OBJECTIVE
Verbatim output of all the material below is required.

DATA

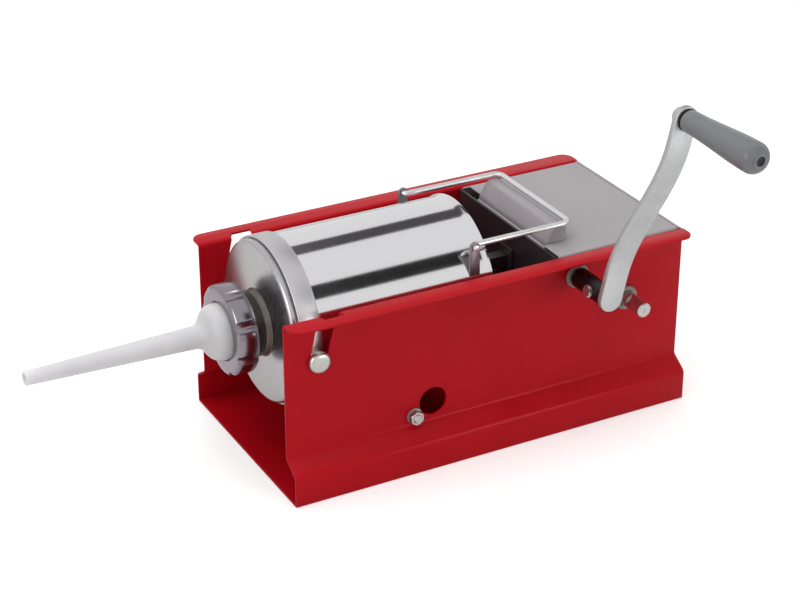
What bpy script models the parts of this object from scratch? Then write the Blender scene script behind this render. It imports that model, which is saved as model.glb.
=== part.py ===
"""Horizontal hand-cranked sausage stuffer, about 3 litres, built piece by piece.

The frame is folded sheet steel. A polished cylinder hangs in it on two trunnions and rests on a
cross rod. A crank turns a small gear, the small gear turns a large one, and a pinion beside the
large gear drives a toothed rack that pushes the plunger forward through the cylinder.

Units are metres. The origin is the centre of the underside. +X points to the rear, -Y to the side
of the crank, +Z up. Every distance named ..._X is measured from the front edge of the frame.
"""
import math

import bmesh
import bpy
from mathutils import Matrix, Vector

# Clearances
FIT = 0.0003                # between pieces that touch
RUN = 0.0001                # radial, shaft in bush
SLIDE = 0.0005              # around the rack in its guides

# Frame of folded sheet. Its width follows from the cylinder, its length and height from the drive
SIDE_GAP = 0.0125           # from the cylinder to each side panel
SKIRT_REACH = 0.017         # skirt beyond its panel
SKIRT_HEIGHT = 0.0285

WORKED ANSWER
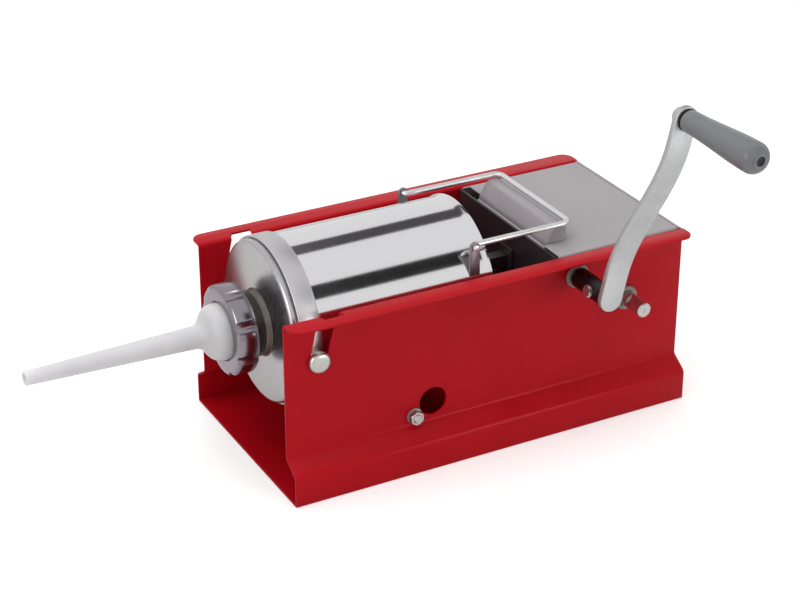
What bpy script models the parts of this object from scratch? Then write the Blender scene script behind this render. It imports that model, which is saved as model.glb.
=== part.py ===
"""Horizontal hand-cranked sausage stuffer, about 3 litres, built piece by piece.

The frame is folded sheet steel. A polished cylinder hangs in it on two trunnions and rests on a
cross rod. A crank turns a small gear, the small gear turns a large one, and a pinion beside the
large gear drives a toothed rack that pushes the plunger forward through the cylinder.

Units are metres. The origin is the centre of the underside. +X points to the rear, -Y to the side
of the crank, +Z up. Every distance named ..._X is measured from the front edge of the frame.
"""
import math

import bmesh
import bpy
from mathutils import Matrix, Vector

# Clearances
FIT = 0.0003                # between pieces that touch
RUN = 0.0001                # radial, shaft in bush
SLIDE = 0.0005              # around the rack in its guides

# Frame of folded sheet. Its width follows from the cylinder, its length and height from the drive
SIDE_GAP = 0.0125           # from the cylinder to each side panel
SKIRT_REACH = 0.017         # skirt beyond its panel
SKIRT_HEIGHT = 0.0285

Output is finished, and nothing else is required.